[start Data provided]

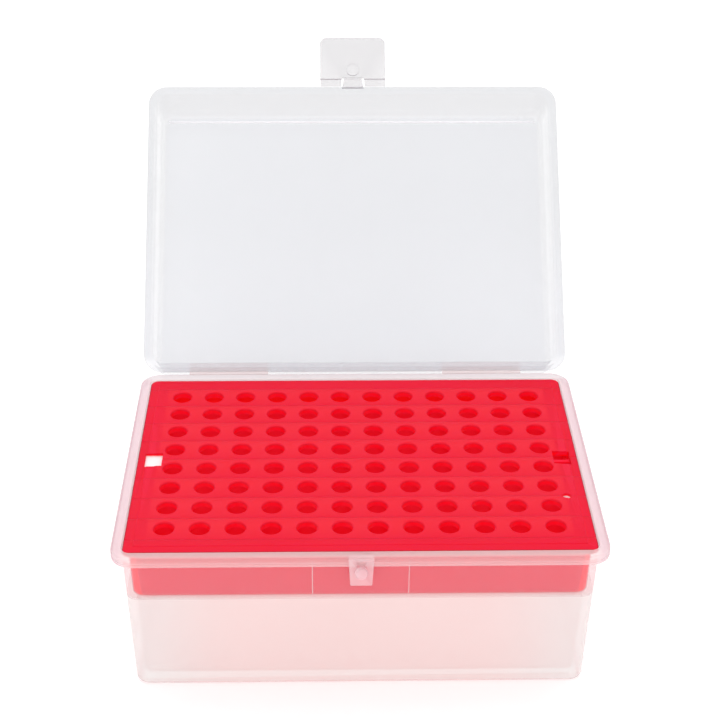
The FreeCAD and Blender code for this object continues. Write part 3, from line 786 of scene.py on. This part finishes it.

[end Data provided]
[start Data provided]

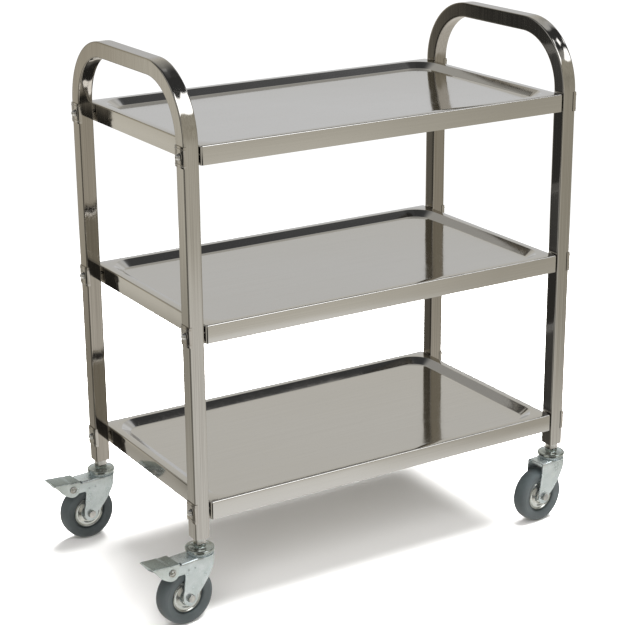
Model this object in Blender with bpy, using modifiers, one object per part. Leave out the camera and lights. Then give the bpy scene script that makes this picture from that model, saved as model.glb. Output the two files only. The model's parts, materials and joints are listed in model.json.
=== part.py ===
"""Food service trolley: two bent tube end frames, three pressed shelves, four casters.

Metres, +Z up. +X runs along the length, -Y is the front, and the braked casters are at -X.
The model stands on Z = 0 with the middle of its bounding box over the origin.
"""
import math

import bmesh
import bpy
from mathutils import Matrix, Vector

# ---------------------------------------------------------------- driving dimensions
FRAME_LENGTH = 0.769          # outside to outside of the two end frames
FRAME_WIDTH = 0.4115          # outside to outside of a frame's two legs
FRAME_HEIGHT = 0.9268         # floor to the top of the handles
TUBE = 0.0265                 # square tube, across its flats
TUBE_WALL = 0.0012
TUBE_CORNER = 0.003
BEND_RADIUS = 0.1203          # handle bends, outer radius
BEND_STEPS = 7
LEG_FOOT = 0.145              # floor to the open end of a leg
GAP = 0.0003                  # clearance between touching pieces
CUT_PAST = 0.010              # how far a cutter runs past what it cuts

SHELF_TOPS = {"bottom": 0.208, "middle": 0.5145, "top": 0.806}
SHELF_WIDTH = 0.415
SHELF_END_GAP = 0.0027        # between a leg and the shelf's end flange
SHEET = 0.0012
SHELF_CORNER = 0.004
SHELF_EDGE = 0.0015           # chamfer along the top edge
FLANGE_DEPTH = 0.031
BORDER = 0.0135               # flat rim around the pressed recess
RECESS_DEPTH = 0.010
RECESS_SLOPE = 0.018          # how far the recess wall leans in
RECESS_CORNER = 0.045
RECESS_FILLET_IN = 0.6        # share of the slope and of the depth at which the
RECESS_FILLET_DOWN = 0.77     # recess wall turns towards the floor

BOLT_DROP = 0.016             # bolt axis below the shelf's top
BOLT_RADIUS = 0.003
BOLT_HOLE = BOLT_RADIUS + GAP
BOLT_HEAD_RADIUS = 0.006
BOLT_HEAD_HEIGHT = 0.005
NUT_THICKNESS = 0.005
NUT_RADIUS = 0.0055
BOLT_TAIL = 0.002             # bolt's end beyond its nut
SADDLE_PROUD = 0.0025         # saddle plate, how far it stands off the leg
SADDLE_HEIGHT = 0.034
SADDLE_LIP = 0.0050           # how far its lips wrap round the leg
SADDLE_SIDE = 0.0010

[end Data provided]
[start Data provided]

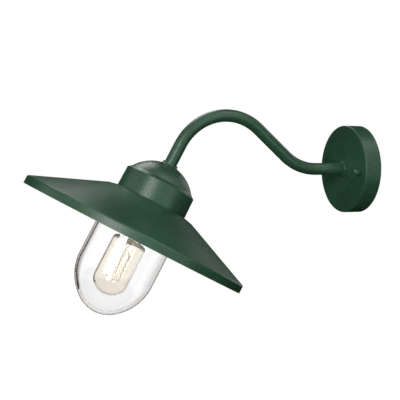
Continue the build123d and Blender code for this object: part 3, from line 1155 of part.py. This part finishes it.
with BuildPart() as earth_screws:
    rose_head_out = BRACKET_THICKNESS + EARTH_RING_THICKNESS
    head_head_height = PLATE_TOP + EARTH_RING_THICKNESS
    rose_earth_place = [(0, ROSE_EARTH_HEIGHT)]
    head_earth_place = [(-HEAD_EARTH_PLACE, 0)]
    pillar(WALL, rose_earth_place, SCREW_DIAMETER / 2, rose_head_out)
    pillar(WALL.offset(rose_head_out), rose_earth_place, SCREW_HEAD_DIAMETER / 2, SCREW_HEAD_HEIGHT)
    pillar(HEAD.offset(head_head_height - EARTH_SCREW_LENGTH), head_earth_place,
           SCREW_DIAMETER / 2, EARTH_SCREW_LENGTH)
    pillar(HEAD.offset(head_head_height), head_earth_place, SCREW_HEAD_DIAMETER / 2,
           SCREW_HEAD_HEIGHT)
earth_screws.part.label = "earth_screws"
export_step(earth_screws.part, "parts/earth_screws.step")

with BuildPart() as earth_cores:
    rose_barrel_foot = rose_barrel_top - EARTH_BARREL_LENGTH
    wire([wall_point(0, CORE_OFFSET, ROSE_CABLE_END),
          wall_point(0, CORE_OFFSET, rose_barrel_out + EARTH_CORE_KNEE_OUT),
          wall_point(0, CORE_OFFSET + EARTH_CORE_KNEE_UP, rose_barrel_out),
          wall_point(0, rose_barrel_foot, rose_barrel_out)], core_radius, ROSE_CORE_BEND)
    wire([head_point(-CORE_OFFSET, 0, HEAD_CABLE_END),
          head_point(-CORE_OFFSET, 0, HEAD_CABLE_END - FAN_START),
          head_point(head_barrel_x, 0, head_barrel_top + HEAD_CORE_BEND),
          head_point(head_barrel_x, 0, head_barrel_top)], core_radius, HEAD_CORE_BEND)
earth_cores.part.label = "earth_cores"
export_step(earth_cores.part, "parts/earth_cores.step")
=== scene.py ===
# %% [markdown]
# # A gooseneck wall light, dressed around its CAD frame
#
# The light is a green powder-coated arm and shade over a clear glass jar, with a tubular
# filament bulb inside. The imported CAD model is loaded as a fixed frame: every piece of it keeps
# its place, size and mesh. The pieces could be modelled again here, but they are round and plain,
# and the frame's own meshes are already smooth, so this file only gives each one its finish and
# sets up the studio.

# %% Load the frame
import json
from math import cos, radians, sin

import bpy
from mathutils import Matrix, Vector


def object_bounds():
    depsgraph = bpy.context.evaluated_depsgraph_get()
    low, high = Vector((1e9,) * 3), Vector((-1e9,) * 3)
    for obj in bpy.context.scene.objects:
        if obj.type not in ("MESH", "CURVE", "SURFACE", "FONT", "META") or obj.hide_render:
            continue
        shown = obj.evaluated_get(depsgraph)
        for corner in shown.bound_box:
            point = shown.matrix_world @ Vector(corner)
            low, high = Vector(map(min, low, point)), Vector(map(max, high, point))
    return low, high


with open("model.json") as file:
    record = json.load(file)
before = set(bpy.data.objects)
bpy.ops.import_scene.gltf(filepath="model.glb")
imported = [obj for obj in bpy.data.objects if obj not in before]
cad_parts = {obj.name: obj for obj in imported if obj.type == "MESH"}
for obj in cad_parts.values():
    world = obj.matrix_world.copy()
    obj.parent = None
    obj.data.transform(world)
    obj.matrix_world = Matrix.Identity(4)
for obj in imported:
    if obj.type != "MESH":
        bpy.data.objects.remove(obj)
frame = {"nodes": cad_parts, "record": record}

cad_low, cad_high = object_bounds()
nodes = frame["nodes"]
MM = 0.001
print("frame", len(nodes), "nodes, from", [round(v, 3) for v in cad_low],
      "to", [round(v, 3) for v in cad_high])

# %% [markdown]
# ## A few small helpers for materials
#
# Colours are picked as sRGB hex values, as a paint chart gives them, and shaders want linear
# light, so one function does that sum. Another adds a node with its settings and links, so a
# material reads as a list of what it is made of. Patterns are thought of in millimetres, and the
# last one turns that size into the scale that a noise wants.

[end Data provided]

• [Exercise]: Within the listing above, extract exactly the lines from the line with "pillar(WALL, rose_earth_place, SCREW_DIAMETER" to the line with "shown = obj.evaluated_get(depsgraph)", the two named lines included, and no others.

• [Exercise output]:
    pillar(WALL, rose_earth_place, SCREW_DIAMETER / 2, rose_head_out)
    pillar(WALL.offset(rose_head_out), rose_earth_place, SCREW_HEAD_DIAMETER / 2, SCREW_HEAD_HEIGHT)
    pillar(HEAD.offset(head_head_height - EARTH_SCREW_LENGTH), head_earth_place,
           SCREW_DIAMETER / 2, EARTH_SCREW_LENGTH)
    pillar(HEAD.offset(head_head_height), head_earth_place, SCREW_HEAD_DIAMETER / 2,
           SCREW_HEAD_HEIGHT)
earth_screws.part.label = "earth_screws"
export_step(earth_screws.part, "parts/earth_screws.step")

with BuildPart() as earth_cores:
    rose_barrel_foot = rose_barrel_top - EARTH_BARREL_LENGTH
    wire([wall_point(0, CORE_OFFSET, ROSE_CABLE_END),
          wall_point(0, CORE_OFFSET, rose_barrel_out + EARTH_CORE_KNEE_OUT),
          wall_point(0, CORE_OFFSET + EARTH_CORE_KNEE_UP, rose_barrel_out),
          wall_point(0, rose_barrel_foot, rose_barrel_out)], core_radius, ROSE_CORE_BEND)
    wire([head_point(-CORE_OFFSET, 0, HEAD_CABLE_END),
          head_point(-CORE_OFFSET, 0, HEAD_CABLE_END - FAN_START),
          head_point(head_barrel_x, 0, head_barrel_top + HEAD_CORE_BEND),
          head_point(head_barrel_x, 0, head_barrel_top)], core_radius, HEAD_CORE_BEND)
earth_cores.part.label = "earth_cores"
export_step(earth_cores.part, "parts/earth_cores.step")
=== scene.py ===
# %% [markdown]
# # A gooseneck wall light, dressed around its CAD frame
#
# The light is a green powder-coated arm and shade over a clear glass jar, with a tubular
# filament bulb inside. The imported CAD model is loaded as a fixed frame: every piece of it keeps
# its place, size and mesh. The pieces could be modelled again here, but they are round and plain,
# and the frame's own meshes are already smooth, so this file only gives each one its finish and
# sets up the studio.

# %% Load the frame
import json
from math import cos, radians, sin

import bpy
from mathutils import Matrix, Vector


def object_bounds():
    depsgraph = bpy.context.evaluated_depsgraph_get()
    low, high = Vector((1e9,) * 3), Vector((-1e9,) * 3)
    for obj in bpy.context.scene.objects:
        if obj.type not in ("MESH", "CURVE", "SURFACE", "FONT", "META") or obj.hide_render:
            continue
        shown = obj.evaluated_get(depsgraph)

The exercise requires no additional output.